THE SEVILLE STATEMENT |
AND COMMENTARY |
FIFTH PROPOSITION IT IS SCIENTIFICALLY INCORRECT to say that war is caused by "instinct" or any single motivation. The emergence of modern warfare has been a journey from the primacy of emotional and motivational factors, sometimes called "instincts," to the primacy of cognitive factors. Modern war involves institutional use of personal characteristics such as obedience, suggestibility, and idealism, social skills such as language, and rational considerations such as cost-calculation, planning, and information processing. The technology of modern war has exaggerated traits associated with violence both in the training of actual combatants and in the preparation of support for war in the general population. As a result of this exaggeration, such traits are often mistaken to be the causes rather than the consequences of the process. |
COMMENTARY To understand something as complicated as modern warfare, it is necessary to take a multi-level approach.

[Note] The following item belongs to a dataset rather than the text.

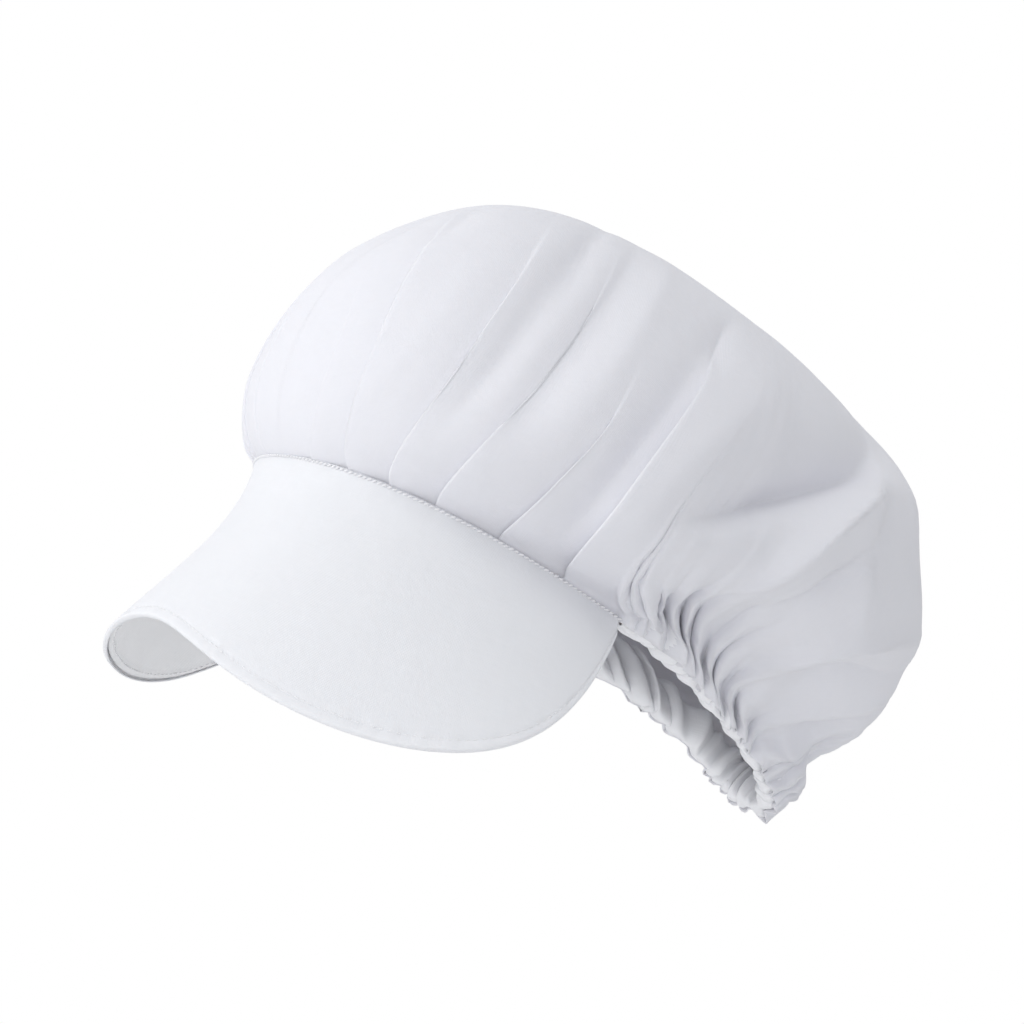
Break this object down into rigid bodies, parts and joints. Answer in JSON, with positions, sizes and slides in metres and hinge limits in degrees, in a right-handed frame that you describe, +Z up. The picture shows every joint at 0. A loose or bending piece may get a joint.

One must consider the differences between the nature and causes of actions at different levels of complexity, from the individual to the group to the society and state. For this reason, the meeting at Seville included scientists who study at all these levels, including individual psychologists, social psychologists, and sociologists. The behavior of soldiers in modern war has little to do with their aggressiveness. This has been pointed out by animal behavior specialist Robert Hinde and social psychologist Jo Groebel who took part in drafting the Seville Statement: "The institution of war prescribes a variety of roles, each with its attendant rights and duties. Politicians, generals, soldiers, munition workers perform their allotted tasks, carrying out their duties with little contribution from their aggressive propensities. This is true even of the combatants, for whom cooperation and buddy-relationships, obedience, and fear may be more important than aggression." When nations prepare for war, they employ the mass media in propaganda campaigns to produce fear and anger against the enemy. Propaganda exploits the fear and anger that every person experiences at one time or another. However, as Seville signatory and psychologist Riitta Wahlström has shown in her studies, the enemy image is an artificial construction rather than a constant human trait. For example, in Finland at the present time, people do not have an enemy image. Furthermore, the capacity of the human mind is so great that we can have a global loyalty at the same time as we identify with our nationality, ethnic group, and family.